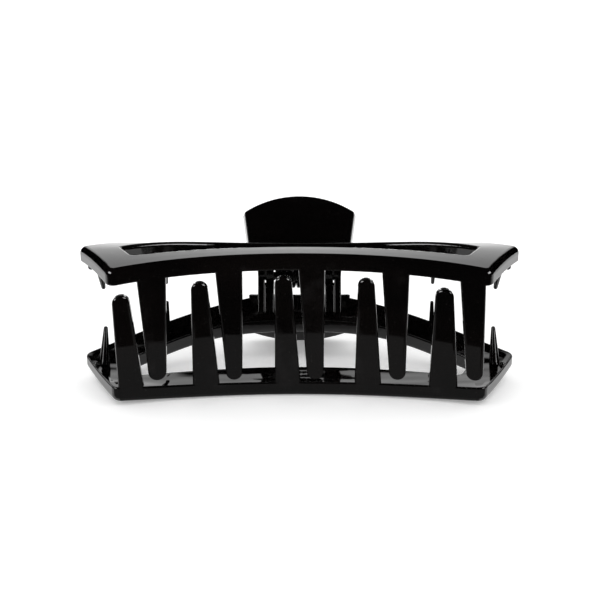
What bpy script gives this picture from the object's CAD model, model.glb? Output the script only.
from functools import reduce
from math import cos, pi, radians, sin

import bpy
from mathutils import Matrix, Vector


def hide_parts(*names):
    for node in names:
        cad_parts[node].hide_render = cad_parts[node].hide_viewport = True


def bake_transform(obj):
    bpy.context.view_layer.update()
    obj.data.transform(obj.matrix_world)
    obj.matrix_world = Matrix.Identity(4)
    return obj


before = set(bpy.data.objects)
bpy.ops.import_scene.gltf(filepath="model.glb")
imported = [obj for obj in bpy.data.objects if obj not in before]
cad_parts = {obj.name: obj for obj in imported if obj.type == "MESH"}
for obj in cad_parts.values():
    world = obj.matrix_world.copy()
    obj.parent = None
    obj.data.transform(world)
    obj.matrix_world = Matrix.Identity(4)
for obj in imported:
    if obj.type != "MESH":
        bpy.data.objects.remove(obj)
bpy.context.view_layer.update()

MM = 0.001

# The clip's own frame, as in the CAD: its mid-plane is tilted a little as it lies
TILT = radians(3.5526)
CLIP_ORIGIN = Vector((0, -19.400, 18.340)) * MM
HINGE_DISTANCE = 39.6 * MM  # from that origin, along the mid-plane
HINGE_LINE = CLIP_ORIGIN + HINGE_DISTANCE * Vector((0, cos(TILT), sin(TILT)))

# ---------------------------------------------------------------- node helpers


class Material:
    """A new node material, with short calls to add and join its nodes."""

    def __init__(self, name):
        self.data = bpy.data.materials.new(name)
        self.data.use_nodes = True
        self.tree = self.data.node_tree
        self.shader = self.tree.nodes["Principled BSDF"]
        self.output = self.tree.nodes["Material Output"]
        self.place = self.add("ShaderNodeTexCoord").outputs["Object"]

    def add(self, kind, **settings):
        node = self.tree.nodes.new(kind)
        for key, value in settings.items():
            setattr(node, key, value)
        return node

    def join(self, source, target):
        self.tree.links.new(source, target)

    def set(self, **values):
        for key, value in values.items():
            self.shader.inputs[key.replace("_", " ")].default_value = value

    def noise(self, scale, detail, roughness=0.5, stretch=(1, 1, 1), turn=(0, 0, 0)):
        """Noise over the object; a stretch under 1 draws it out along that axis."""
        mapping = self.add("ShaderNodeMapping")
        mapping.inputs["Scale"].default_value = stretch
        mapping.inputs["Rotation"].default_value = turn
        self.join(self.place, mapping.inputs["Vector"])
        node = self.add("ShaderNodeTexNoise")
        node.inputs["Scale"].default_value = scale
        node.inputs["Detail"].default_value = detail
        node.inputs["Roughness"].default_value = roughness
        self.join(mapping.outputs["Vector"], node.inputs["Vector"])
        return node.outputs["Fac"]

    def spread(self, value, low, high, to_low=0.0, to_high=1.0):
        """Map a value from one range to another, smoothly and held at its ends."""
        node = self.add("ShaderNodeMapRange", interpolation_type="SMOOTHSTEP")
        for name, number in (
            ("From Min", low), ("From Max", high), ("To Min", to_low), ("To Max", to_high)
        ):
            node.inputs[name].default_value = number
        self.join(value, node.inputs["Value"])
        return node.outputs["Result"]

    def fade(self, value, start, end):
        """1 before start, 0 past end."""
        return self.spread(value, start, end, 1, 0)

    def calc(self, operation, *values):
        node = self.add("ShaderNodeMath", operation=operation)
        for socket, value in zip(node.inputs, values):
            if isinstance(value, (int, float)):
                socket.default_value = value
            else:
                self.join(value, socket)
        return node.outputs["Value"]

    def product(self, *values):
        return reduce(lambda first, second: self.calc("MULTIPLY", first, second), values)

    def total(self, *values):
        return reduce(lambda first, second: self.calc("ADD", first, second), values)

    def mix(self, amount, first, second):
        """Mix two colours by a value."""
        node = self.add("ShaderNodeMix", data_type="RGBA")
        self.join(amount, node.inputs["Factor"])
        for name, colour in (("A", first), ("B", second)):
            socket = [s for s in node.inputs if s.name == name and s.type == "RGBA"][0]
            if isinstance(colour, tuple):
                socket.default_value = (*colour, 1)
            else:
                self.join(colour, socket)
        return [s for s in node.outputs if s.type == "RGBA"][0]

    def bump(self, height, depth, strength, over=None):
        """A bump of that depth, laid over another if there is one."""
        node = self.add("ShaderNodeBump")
        node.inputs["Distance"].default_value = depth
        node.inputs["Strength"].default_value = strength
        self.join(height, node.inputs["Height"])
        if over is not None:
            self.join(over, node.inputs["Normal"])
        return node.outputs["Normal"]

    def edge_wear(self, low, high):
        """1 along convex edges, 0 on flat faces."""
        return self.spread(self.add("ShaderNodeNewGeometry").outputs["Pointiness"], low, high)


# ---------------------------------------------------------------- materials

PLASTIC_DARK = (0.0014, 0.0012, 0.0012)
PLASTIC_WARM = (0.0027, 0.0021, 0.0020)
DUST = (0.03, 0.029, 0.027)
PLASTIC_RUBBED = (0.012, 0.011, 0.011)
STEEL_RUBBED = (0.12, 0.115, 0.11)

RIPPLE_DEPTH = 0.09 * MM
SINK_DEPTH = 1.2 * MM  # sink marks on the inner faces
SCRATCH_DEPTH = 0.004 * MM
DUST_DEPTH = 0.01 * MM
DRAWN_DEPTH = 0.01 * MM  # drawing marks on the steel


def polished_black(name, inner_side):
    """Injection-moulded black plastic: deep gloss, faint flow, dust, rubbed edges.

    The faces turned to the inner side, 1 for up and -1 for down, have sunk unevenly.
    """
    mat = Material(name)
    flow = mat.noise(60, 4, 0.55, stretch=(0.35, 1, 1))
    specks = mat.spread(mat.noise(2600, 1, 0.4), 0.73, 0.79)
    scratches = mat.noise(900, 2, stretch=(0.03, 1, 1), turn=(0, 0.2, 0.5))
    scratches = mat.spread(scratches, 0.62, 0.70)
    patchy = mat.spread(mat.noise(220, 3, 0.6), 0.35, 0.7)
    rubbed = mat.product(mat.edge_wear(0.53, 0.60), patchy)

    colour = mat.mix(mat.spread(flow, 0.4, 0.7), PLASTIC_DARK, PLASTIC_WARM)
    colour = mat.mix(mat.product(specks, 0.5), colour, DUST)
    colour = mat.mix(mat.product(rubbed, 0.35), colour, PLASTIC_RUBBED)
    mat.join(colour, mat.shader.inputs["Base Color"])

    rough = mat.total(
        mat.spread(flow, 0.3, 0.75, 0.028, 0.06),
        mat.product(rubbed, 0.09),
        mat.product(scratches, 0.05),
        mat.product(specks, 0.15),
    )
    mat.join(rough, mat.shader.inputs["Roughness"])

    facing = mat.add("ShaderNodeSeparateXYZ")
    mat.join(mat.add("ShaderNodeTexCoord").outputs["Normal"], facing.inputs["Vector"])
    inner = mat.spread(mat.product(facing.outputs["Z"], inner_side), 0.8, 0.93)
    sinks = mat.product(inner, mat.noise(120, 1, 0.4, stretch=(0.45, 1, 1)))
    rippled = mat.bump(mat.noise(95, 2, stretch=(0.5, 1, 1)), RIPPLE_DEPTH, 0.35)
    sunk = mat.bump(sinks, SINK_DEPTH, 1.0, over=rippled)
    scratched = mat.bump(scratches, SCRATCH_DEPTH, 0.4, over=sunk)
    dusty = mat.bump(specks, DUST_DEPTH, 0.5, over=scratched)
    mat.join(dusty, mat.shader.inputs["Normal"])
    mat.set(IOR=1.5)
    return mat.data


def blackened_steel(name, shade, grain):
    """Oil-blackened steel: drawn along its length, worn bright where it rubs."""
    mat = Material(name)
    drawn = mat.noise(grain, 4, 0.6, stretch=(0.15, 1, 1))
    blotch = mat.noise(350, 3, 0.55)
    dark = tuple(shade * part for part in (0.9, 0.92, 1.0))
    light = tuple(2.4 * shade * part for part in (1.0, 0.97, 0.92))
    colour = mat.mix(mat.spread(blotch, 0.35, 0.7), dark, light)
    colour = mat.mix(mat.product(mat.edge_wear(0.52, 0.62), 0.5), colour, STEEL_RUBBED)
    mat.join(colour, mat.shader.inputs["Base Color"])
    mat.join(mat.spread(drawn, 0.3, 0.7, 0.24, 0.42), mat.shader.inputs["Roughness"])
    mat.join(mat.bump(drawn, DRAWN_DEPTH, 0.4), mat.shader.inputs["Normal"])
    mat.set(Metallic=1.0)
    return mat.data


def assign(name, material):
    for slot in bpy.data.objects[name].material_slots:
        slot.link = "OBJECT"
        slot.material = material


assign("lower_jaw", polished_black("lower_gloss_black", 1))
assign("upper_jaw", polished_black("upper_gloss_black", -1))
assign("hinge_pin", blackened_steel("pin_steel", shade=0.05, grain=900))
SPRING_STEEL = blackened_steel("spring_steel", shade=0.012, grain=1500)
assign("torsion_spring", SPRING_STEEL)

# ---------------------------------------------------------------- spring

WIRE_RADIUS = 0.55 * MM
COIL_RADIUS = 2.8 * MM
COIL_HALF = 6.2 * MM
COIL_WHOLE_TURNS = 9
LEG_LENGTH = 13.1 * MM
LEG_SLANT = radians(7.1)
STEPS_PER_TURN = 32


def spring_path():
    """The middle of the wire: the upper leg, the coil round the pin, the lower leg."""
    turned = 2 * pi * COIL_WHOLE_TURNS - 2 * LEG_SLANT
    steps = COIL_WHOLE_TURNS * STEPS_PER_TURN
    coil = []
    for step in range(steps + 1):
        angle = -LEG_SLANT - turned * step / steps
        along = COIL_HALF * (2 * step / steps - 1)
        coil.append(Vector((along, COIL_RADIUS * cos(angle), COIL_RADIUS * sin(angle))))
    legs = [
        end + LEG_LENGTH * Vector((0, sin(LEG_SLANT), side * cos(LEG_SLANT)))
        for end, side in ((coil[0], 1), (coil[-1], -1))
    ]
    tilt = Matrix.Rotation(TILT, 3, "X")
    return [HINGE_LINE + tilt @ point for point in [legs[0], *coil, legs[1]]]


def wire(name, points, radius):
    """A round wire with flat ends, as a mesh."""
    curve = bpy.data.curves.new(name, "CURVE")
    curve.dimensions = "3D"
    curve.bevel_depth = radius
    curve.bevel_resolution = 3
    curve.use_fill_caps = True
    line = curve.splines.new("POLY")
    line.points.add(len(points) - 1)
    for place, point in zip(line.points, points):
        place.co = (*point, 1)
    drawn = bpy.data.objects.new(name + "_line", curve)
    mesh = bpy.data.meshes.new_from_object(drawn)
    bpy.data.objects.remove(drawn)
    mesh.shade_smooth()
    obj = bpy.data.objects.new(name, mesh)
    bpy.context.scene.collection.objects.link(obj)
    return obj


spring = wire("spring_wire", spring_path(), WIRE_RADIUS)
spring.data.materials.clear()
spring.data.materials.append(SPRING_STEEL)
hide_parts("torsion_spring")
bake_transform(spring)

# ---------------------------------------------------------------- floor and light

FLOOR_SIZE = 6
FLOOR_WHITE = 0.93
FLOOR_GLOW = 0.25  # lifts the clip's shadow, as light from all round does
CARD_HEIGHT = 0.2 * MM
SKY_GLOW = 1.1


def plane(name, centre, size_x, size_y):
    bpy.ops.mesh.primitive_plane_add(size=1, location=centre)
    obj = bpy.context.object
    obj.name = name
    obj.scale = (size_x, size_y, 1)
    return obj


def seen_only_in_gloss(obj):
    for kind in ("camera", "diffuse", "transmission", "volume_scatter", "shadow"):
        setattr(obj, "visible_" + kind, False)


def glow(name):
    """An emission material; returns it with its strength socket."""
    mat = Material(name)
    light = mat.add("ShaderNodeEmission")
    mat.join(light.outputs["Emission"], mat.output.inputs["Surface"])
    return mat, light.inputs["Strength"]


floor = plane("floor", (0, 0, 0), FLOOR_SIZE, FLOOR_SIZE)
mat = Material("floor_white")
mat.set(Base_Color=(FLOOR_WHITE, FLOOR_WHITE, FLOOR_WHITE, 1), Roughness=0.7)
mat.set(Specular_IOR_Level=0.1, Emission_Color=(1, 1, 1, 1), Emission_Strength=FLOOR_GLOW)
floor.data.materials.append(mat.data)

# What the gloss sees on the table: a short stretch of grey in front of the clip with a dark
# studio beyond it, and a brighter sweep behind. Each card: its ends in Y, width, brightness
TABLE_CARDS = {
    "near_table": (-58 * MM, -28 * MM, 1.0, 0.2),
    "bar_table": (-28 * MM, -15 * MM, 0.088, 0.2),
    "dark_studio_floor": (-1.56, -58 * MM, 3.0, 0.004),
    "back_sweep": (100 * MM, 1.5, 0.26, 2.2),
}
for name, (start, end, width, brightness) in TABLE_CARDS.items():
    card = plane(name, (0, (start + end) / 2, CARD_HEIGHT), width, end - start)
    mat, strength = glow(name + "_glow")
    strength.default_value = brightness
    card.data.materials.append(mat.data)
    seen_only_in_gloss(card)

# A dome that only the gloss sees: a bright backdrop low behind, a softbox to each side in
# front, and dark between them
DOME_RADIUS = 1.4
BACKDROP_GLOW = 1.05
HORIZON_GAIN = 1.35  # the backdrop is brighter at its foot
SOFTBOX_GLOW = 11


def at_height(angle):
    """Height on the dome at an angle above its middle, in degrees."""
    return DOME_RADIUS * sin(radians(angle))


bpy.ops.mesh.primitive_uv_sphere_add(segments=48, ring_count=24, radius=DOME_RADIUS)
dome = bpy.context.object
dome.name = "studio_dome"
seen_only_in_gloss(dome)
mat, strength = glow("studio_dome_glow")
axes = mat.add("ShaderNodeSeparateXYZ")
mat.join(mat.place, axes.inputs["Vector"])
up = axes.outputs["Z"]
# The angle round the dome, from straight behind the clip to either side
around = mat.calc("ABSOLUTE", mat.calc("ARCTAN2", axes.outputs["X"], axes.outputs["Y"]))
backdrop = mat.product(
    mat.fade(around, radians(20), radians(26)),
    mat.fade(up, at_height(33), at_height(40)),
    mat.spread(up, at_height(4), at_height(16), HORIZON_GAIN, 1),
    BACKDROP_GLOW,
)
softbox = mat.product(
    mat.spread(around, radians(92), radians(98)),
    mat.fade(around, radians(132), radians(138)),
    mat.spread(up, at_height(26), at_height(29)),
    mat.fade(up, at_height(42), at_height(46)),
    SOFTBOX_GLOW,
)
mat.join(mat.total(backdrop, softbox), strength)
dome.data.materials.append(mat.data)

world = bpy.data.worlds.new("studio")
bpy.context.scene.world = world
world.use_nodes = True
world.node_tree.nodes["Background"].inputs["Color"].default_value = (1, 1, 1, 1)
world.node_tree.nodes["Background"].inputs["Strength"].default_value = SKY_GLOW

# ---------------------------------------------------------------- camera

PICTURE = 600  # pixels across and down
FOCAL = 1221  # the fitted lens, in pixels
SHIFT_X, SHIFT_Y = 0.5, 25  # of the picture's middle, in pixels
SENSOR = 36
VIEW_ANGLE = radians(20)  # above the clip's mid-plane
VIEW_DISTANCE = 300 * MM
cam_data = bpy.data.cameras.new("camera")
cam = bpy.data.objects.new("camera", cam_data)
bpy.context.scene.collection.objects.link(cam)
elevation = VIEW_ANGLE - TILT
cam.location = CLIP_ORIGIN + VIEW_DISTANCE * Vector((0, -cos(elevation), sin(elevation)))
cam.rotation_euler = (pi / 2 - elevation, 0, 0)
cam_data.sensor_width = SENSOR
cam_data.lens = SENSOR * FOCAL / PICTURE
cam_data.shift_x = SHIFT_X / PICTURE
cam_data.shift_y = SHIFT_Y / PICTURE
cam_data.clip_start = 10 * MM
bpy.context.scene.camera = cam
bpy.context.scene.view_settings.view_transform = "Standard"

================

*WHAT IS NEEDED*:
Reply with nothing except the number of lines in the listing above that include "context".

*EXPECTED ANSWER*:
9